**PROBLEM TO SOLVE**
Produce word for word the lines of the data below running from the one that has "What FreeCAD Python" to the one that has "# The near end", inclusive, and no others.

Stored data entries
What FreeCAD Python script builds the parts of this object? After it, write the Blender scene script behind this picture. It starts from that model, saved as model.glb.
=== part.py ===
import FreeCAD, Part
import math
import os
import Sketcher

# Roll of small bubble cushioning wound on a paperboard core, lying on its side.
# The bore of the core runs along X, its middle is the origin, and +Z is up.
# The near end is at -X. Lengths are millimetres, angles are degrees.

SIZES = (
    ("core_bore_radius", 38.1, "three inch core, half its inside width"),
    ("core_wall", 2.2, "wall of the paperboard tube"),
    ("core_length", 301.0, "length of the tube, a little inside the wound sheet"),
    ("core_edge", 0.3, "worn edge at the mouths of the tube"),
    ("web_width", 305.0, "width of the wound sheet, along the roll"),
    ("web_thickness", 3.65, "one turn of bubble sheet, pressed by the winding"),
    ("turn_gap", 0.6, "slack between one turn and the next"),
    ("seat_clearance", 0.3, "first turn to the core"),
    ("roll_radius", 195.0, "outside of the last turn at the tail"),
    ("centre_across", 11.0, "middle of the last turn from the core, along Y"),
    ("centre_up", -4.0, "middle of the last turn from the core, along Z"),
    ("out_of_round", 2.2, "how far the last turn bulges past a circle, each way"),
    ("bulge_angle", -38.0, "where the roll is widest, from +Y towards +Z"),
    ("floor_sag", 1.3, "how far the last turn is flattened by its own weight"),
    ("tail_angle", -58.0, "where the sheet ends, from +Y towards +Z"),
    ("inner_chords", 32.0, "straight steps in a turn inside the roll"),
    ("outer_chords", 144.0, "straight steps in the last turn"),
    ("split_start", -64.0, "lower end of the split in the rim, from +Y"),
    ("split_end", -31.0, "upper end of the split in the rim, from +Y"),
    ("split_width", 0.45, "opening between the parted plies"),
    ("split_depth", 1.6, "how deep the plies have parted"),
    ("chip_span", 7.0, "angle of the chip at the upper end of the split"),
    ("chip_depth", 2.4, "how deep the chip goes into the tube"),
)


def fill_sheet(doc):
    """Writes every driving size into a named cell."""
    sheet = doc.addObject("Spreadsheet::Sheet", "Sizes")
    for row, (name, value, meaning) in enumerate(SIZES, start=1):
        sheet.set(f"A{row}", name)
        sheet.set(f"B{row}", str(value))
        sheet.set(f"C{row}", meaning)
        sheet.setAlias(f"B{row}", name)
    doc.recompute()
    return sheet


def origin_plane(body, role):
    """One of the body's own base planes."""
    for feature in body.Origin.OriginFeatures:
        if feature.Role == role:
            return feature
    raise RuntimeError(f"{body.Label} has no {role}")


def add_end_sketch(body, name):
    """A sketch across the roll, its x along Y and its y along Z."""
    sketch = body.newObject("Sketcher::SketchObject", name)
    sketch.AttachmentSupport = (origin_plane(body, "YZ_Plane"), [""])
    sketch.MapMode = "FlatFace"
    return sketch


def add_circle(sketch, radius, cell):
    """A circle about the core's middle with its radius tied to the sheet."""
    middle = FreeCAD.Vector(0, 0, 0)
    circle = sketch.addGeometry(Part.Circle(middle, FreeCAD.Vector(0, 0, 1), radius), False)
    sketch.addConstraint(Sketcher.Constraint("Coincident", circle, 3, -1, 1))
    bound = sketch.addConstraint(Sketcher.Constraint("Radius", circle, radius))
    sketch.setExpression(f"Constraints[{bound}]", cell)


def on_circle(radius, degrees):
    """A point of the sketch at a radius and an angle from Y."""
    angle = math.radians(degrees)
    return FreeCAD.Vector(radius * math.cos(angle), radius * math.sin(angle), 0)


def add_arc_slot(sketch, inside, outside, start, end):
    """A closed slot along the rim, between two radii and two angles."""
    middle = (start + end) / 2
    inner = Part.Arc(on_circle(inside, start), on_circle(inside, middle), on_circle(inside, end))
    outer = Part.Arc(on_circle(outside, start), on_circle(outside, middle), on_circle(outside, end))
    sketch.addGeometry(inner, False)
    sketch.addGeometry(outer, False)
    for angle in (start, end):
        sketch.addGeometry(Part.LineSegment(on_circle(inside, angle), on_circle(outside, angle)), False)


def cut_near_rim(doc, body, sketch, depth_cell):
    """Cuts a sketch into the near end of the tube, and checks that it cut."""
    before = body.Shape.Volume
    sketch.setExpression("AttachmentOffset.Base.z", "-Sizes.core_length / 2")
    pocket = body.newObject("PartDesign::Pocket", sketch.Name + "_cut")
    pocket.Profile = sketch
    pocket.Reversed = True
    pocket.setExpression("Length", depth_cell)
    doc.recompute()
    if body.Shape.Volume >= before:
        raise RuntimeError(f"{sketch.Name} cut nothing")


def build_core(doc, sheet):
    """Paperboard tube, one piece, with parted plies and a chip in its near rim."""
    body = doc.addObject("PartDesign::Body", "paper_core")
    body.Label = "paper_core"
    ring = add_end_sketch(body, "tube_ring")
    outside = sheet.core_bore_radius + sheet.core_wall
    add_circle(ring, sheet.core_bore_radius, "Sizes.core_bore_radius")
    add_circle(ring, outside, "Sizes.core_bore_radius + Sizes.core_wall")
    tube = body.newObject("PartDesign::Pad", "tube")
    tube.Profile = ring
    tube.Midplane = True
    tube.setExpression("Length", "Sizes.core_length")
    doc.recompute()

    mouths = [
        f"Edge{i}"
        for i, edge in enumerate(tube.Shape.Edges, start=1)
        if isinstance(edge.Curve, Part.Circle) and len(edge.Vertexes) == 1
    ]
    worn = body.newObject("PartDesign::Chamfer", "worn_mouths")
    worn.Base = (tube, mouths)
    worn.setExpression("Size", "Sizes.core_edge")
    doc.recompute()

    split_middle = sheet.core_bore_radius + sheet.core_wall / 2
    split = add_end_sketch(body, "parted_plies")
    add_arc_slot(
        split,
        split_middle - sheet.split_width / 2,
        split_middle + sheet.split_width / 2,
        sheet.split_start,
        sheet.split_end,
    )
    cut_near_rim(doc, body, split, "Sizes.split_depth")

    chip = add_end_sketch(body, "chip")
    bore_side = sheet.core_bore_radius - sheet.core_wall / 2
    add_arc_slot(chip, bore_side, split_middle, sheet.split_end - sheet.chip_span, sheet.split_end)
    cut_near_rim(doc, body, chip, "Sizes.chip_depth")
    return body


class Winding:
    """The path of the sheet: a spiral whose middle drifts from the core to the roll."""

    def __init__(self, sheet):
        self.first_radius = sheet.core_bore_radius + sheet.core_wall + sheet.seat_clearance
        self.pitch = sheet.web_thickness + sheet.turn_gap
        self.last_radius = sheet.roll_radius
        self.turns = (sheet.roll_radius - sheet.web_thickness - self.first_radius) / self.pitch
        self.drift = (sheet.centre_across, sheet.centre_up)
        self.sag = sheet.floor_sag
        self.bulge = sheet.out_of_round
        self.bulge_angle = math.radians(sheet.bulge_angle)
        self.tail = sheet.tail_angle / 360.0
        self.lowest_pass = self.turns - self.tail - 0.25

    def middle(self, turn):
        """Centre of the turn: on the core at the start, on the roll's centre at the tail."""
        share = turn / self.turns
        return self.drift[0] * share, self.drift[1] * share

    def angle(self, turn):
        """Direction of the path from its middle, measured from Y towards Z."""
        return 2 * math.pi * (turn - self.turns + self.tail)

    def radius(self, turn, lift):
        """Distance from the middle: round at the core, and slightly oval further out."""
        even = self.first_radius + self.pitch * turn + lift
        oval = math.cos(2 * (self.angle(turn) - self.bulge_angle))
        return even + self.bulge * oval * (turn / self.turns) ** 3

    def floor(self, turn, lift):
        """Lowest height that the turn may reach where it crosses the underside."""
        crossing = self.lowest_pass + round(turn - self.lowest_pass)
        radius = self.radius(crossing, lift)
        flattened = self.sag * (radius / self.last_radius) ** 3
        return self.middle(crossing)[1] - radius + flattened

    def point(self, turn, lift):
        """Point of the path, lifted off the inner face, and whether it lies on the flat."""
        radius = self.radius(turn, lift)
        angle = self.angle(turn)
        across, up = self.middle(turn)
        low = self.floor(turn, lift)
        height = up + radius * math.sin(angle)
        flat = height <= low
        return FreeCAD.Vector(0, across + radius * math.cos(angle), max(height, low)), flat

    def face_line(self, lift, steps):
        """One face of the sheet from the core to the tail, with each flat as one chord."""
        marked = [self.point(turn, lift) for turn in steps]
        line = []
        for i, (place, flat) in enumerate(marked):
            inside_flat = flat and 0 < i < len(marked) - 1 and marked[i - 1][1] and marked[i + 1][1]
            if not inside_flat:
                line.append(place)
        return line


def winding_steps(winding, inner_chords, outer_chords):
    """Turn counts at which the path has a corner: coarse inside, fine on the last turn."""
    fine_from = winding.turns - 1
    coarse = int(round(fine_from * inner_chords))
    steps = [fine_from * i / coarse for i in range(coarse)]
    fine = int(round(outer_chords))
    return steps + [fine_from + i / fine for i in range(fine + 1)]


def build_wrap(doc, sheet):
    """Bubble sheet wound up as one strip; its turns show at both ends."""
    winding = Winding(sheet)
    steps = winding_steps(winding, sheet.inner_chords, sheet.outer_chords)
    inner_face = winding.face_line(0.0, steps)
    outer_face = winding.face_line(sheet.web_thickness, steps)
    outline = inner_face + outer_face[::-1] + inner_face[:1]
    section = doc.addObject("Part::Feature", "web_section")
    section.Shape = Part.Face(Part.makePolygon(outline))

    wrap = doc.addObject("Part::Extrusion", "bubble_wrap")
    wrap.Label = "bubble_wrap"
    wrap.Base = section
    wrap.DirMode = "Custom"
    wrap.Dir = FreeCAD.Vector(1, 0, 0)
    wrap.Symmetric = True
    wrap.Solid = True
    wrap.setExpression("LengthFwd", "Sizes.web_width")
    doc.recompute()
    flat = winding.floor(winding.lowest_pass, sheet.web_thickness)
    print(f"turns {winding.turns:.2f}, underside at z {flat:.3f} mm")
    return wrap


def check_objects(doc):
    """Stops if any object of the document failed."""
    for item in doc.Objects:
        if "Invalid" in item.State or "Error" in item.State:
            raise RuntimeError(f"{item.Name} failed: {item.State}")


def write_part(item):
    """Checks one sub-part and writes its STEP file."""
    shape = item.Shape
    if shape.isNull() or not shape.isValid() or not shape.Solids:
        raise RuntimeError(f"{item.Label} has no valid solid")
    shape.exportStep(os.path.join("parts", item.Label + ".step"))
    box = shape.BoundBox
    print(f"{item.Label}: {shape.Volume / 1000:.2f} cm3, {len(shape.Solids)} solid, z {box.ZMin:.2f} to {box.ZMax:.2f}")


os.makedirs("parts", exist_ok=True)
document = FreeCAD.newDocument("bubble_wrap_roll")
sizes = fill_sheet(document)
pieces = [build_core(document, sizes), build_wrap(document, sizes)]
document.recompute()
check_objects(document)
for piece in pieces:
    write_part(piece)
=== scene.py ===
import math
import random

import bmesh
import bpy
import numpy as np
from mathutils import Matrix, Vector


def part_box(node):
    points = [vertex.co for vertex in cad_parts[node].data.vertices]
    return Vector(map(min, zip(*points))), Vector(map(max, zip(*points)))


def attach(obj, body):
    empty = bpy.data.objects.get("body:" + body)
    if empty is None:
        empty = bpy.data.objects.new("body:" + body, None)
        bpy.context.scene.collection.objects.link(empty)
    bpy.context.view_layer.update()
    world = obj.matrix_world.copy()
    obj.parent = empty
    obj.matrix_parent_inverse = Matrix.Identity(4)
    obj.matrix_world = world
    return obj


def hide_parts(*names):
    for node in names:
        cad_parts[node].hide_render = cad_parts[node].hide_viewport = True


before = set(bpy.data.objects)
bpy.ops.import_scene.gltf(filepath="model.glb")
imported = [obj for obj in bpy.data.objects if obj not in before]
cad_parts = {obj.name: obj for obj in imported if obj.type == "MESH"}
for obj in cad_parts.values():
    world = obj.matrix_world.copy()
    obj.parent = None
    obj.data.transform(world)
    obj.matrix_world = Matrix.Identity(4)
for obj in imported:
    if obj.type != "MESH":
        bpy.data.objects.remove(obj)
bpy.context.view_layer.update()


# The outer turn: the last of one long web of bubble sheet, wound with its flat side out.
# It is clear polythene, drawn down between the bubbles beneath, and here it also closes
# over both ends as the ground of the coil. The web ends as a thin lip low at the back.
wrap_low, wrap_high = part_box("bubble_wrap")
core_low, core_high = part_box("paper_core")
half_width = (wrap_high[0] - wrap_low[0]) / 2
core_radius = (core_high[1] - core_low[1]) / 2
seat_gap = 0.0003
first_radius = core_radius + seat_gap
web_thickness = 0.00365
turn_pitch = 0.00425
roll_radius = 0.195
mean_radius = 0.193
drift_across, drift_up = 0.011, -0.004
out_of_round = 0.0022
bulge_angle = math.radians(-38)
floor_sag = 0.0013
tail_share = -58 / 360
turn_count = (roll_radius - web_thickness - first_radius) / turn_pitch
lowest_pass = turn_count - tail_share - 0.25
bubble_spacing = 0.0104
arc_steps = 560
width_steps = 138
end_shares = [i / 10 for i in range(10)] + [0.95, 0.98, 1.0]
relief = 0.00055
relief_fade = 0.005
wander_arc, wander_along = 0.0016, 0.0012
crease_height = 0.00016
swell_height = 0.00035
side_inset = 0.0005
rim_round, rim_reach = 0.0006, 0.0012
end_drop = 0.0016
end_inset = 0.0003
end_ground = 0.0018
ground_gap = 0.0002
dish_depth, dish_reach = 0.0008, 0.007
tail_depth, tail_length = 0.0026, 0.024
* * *
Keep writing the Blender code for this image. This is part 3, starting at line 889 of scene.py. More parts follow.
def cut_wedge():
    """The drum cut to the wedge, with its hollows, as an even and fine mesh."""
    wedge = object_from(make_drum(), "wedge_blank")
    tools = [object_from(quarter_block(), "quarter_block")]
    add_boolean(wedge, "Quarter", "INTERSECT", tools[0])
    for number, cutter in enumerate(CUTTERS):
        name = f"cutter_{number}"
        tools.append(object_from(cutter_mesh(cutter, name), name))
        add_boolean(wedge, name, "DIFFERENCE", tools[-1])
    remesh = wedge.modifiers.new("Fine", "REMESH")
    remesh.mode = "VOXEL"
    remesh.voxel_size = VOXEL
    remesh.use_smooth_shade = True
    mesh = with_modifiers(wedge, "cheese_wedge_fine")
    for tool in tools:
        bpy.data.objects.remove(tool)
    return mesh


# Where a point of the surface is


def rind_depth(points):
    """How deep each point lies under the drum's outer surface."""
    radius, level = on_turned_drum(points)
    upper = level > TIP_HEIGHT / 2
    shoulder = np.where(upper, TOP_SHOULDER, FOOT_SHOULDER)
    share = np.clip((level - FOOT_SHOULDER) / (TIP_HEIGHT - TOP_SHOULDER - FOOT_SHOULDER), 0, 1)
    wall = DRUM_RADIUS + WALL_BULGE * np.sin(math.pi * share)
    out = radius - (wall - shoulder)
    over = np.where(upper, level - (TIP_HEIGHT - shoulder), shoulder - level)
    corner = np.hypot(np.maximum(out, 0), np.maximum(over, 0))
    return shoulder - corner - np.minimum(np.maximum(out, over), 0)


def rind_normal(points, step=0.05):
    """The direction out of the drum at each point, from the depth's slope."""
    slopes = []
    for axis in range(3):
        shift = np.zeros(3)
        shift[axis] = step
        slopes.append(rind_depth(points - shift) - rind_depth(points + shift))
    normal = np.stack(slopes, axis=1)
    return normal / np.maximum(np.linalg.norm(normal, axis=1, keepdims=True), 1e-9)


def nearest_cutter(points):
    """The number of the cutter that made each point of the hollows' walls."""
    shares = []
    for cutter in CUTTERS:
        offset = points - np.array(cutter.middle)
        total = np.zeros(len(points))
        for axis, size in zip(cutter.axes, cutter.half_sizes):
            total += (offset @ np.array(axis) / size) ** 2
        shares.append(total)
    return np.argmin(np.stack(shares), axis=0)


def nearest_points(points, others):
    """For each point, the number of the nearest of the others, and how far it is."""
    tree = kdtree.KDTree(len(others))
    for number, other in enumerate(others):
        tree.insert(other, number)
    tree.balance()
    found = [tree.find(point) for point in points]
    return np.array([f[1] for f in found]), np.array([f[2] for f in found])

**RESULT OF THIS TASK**
What FreeCAD Python script builds the parts of this object? After it, write the Blender scene script behind this picture. It starts from that model, saved as model.glb.
=== part.py ===
import FreeCAD, Part
import math
import os
import Sketcher

# Roll of small bubble cushioning wound on a paperboard core, lying on its side.
# The bore of the core runs along X, its middle is the origin, and +Z is up.
# The near end is at -X. Lengths are millimetres, angles are degrees.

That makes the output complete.